Your instructions:
Repeat the material exactly, leaving nothing out.

Information provided:
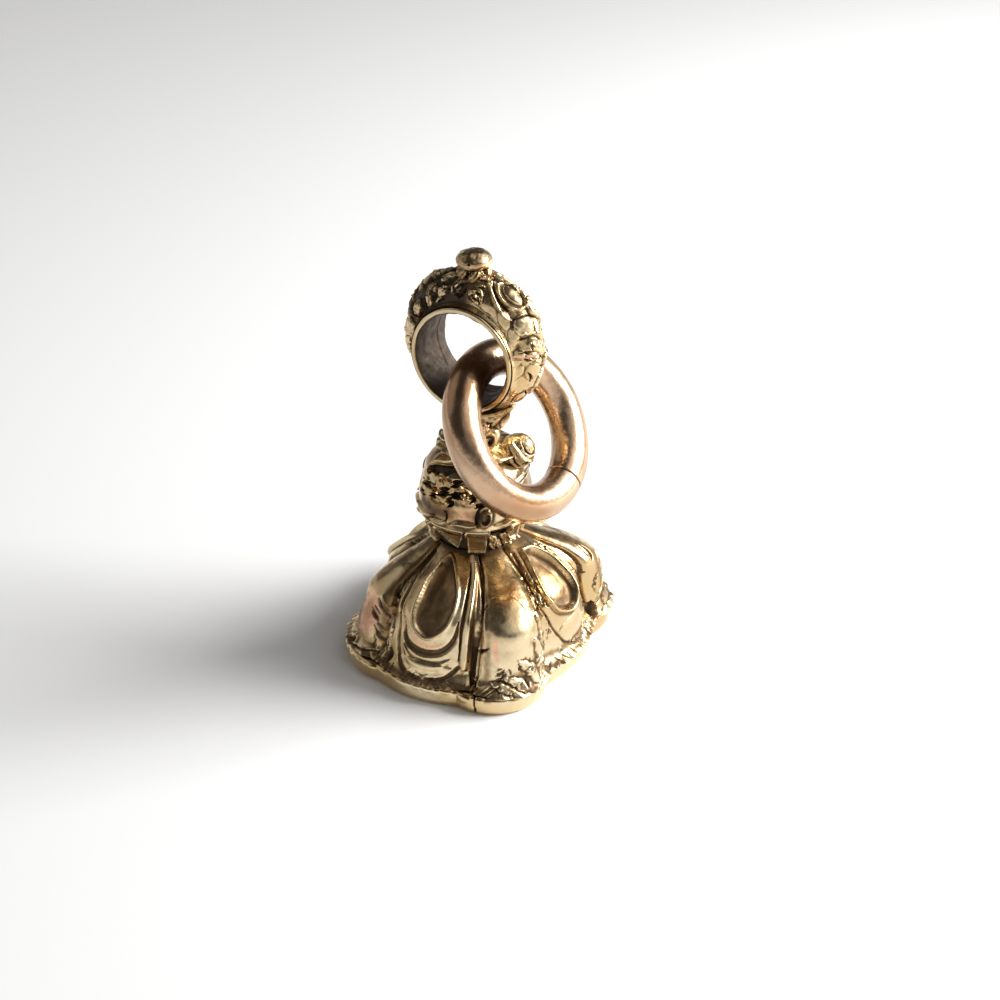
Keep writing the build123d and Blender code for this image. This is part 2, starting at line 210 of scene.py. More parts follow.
def blurred(values: Grid, reach: tuple[int, int], wrap: tuple[bool, bool]) -> Grid:
    """A grid of values, averaged over a window twice.

    Args:
        values: Columns by rows.
        reach: Half the window, in columns and in rows.
        wrap: Whether the columns, and the rows, run on into each other at the ends.

    Returns:
        The averaged grid.
    """
    made = values
    for _ in range(2):
        for axis in (0, 1):
            half = max(1, min(reach[axis], made.shape[axis] // 2 - 1))
            pads = [(0, 0), (0, 0)]
            pads[axis] = (half + 1, half)
            padded = np.pad(made, pads, mode="wrap" if wrap[axis] else "edge")
            sums = np.cumsum(padded, axis=axis)
            count = 2 * half + 1
            high = np.take(sums, range(count, sums.shape[axis]), axis=axis)
            low = np.take(sums, range(0, sums.shape[axis] - count), axis=axis)
            made = (high - low) / count
    return made


def tapered(share: Grid, width: float, taper: Taper) -> Grid:
    """Half widths of a line from its share of length.

    Args:
        share: Share of length, from 0 to 1.
        width: The greatest half width.
        taper: How it runs.

    Returns:
        The half widths.
    """
    if taper is Taper.BOTH:
        return width * np.maximum(np.sin(math.pi * np.clip(share, 0.02, 0.98)), 0.05) ** 0.7
    if taper is Taper.TIP:
        return width * np.maximum(1 - share, 0.06) ** 0.7
    return np.full(share.shape, width)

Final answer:
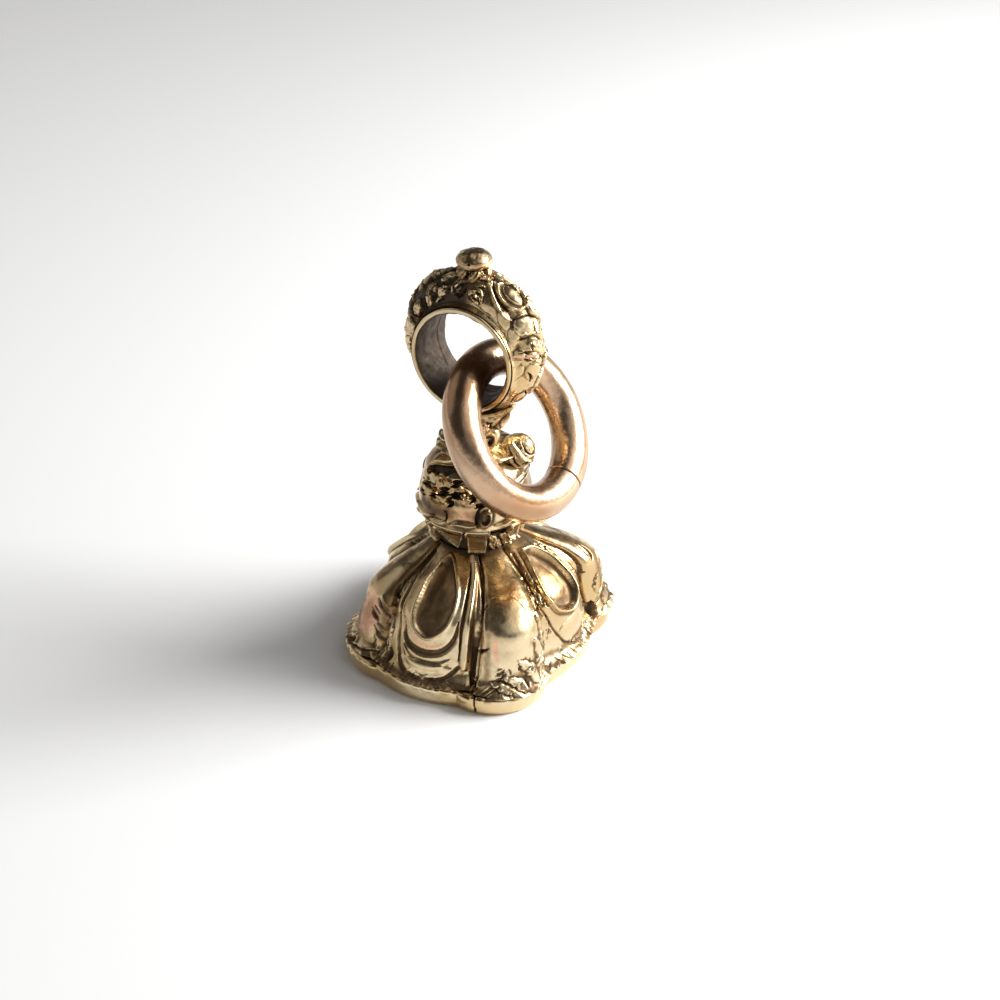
Keep writing the build123d and Blender code for this image. This is part 2, starting at line 210 of scene.py. More parts follow.
def blurred(values: Grid, reach: tuple[int, int], wrap: tuple[bool, bool]) -> Grid:
    """A grid of values, averaged over a window twice.

    Args:
        values: Columns by rows.
        reach: Half the window, in columns and in rows.
        wrap: Whether the columns, and the rows, run on into each other at the ends.

    Returns:
        The averaged grid.
    """
    made = values
    for _ in range(2):
        for axis in (0, 1):
            half = max(1, min(reach[axis], made.shape[axis] // 2 - 1))
            pads = [(0, 0), (0, 0)]
            pads[axis] = (half + 1, half)
            padded = np.pad(made, pads, mode="wrap" if wrap[axis] else "edge")
            sums = np.cumsum(padded, axis=axis)
            count = 2 * half + 1
            high = np.take(sums, range(count, sums.shape[axis]), axis=axis)
            low = np.take(sums, range(0, sums.shape[axis] - count), axis=axis)
            made = (high - low) / count
    return made


def tapered(share: Grid, width: float, taper: Taper) -> Grid:
    """Half widths of a line from its share of length.

    Args:
        share: Share of length, from 0 to 1.
        width: The greatest half width.
        taper: How it runs.

    Returns:
        The half widths.
    """
    if taper is Taper.BOTH:
        return width * np.maximum(np.sin(math.pi * np.clip(share, 0.02, 0.98)), 0.05) ** 0.7
    if taper is Taper.TIP:
        return width * np.maximum(1 - share, 0.06) ** 0.7
    return np.full(share.shape, width)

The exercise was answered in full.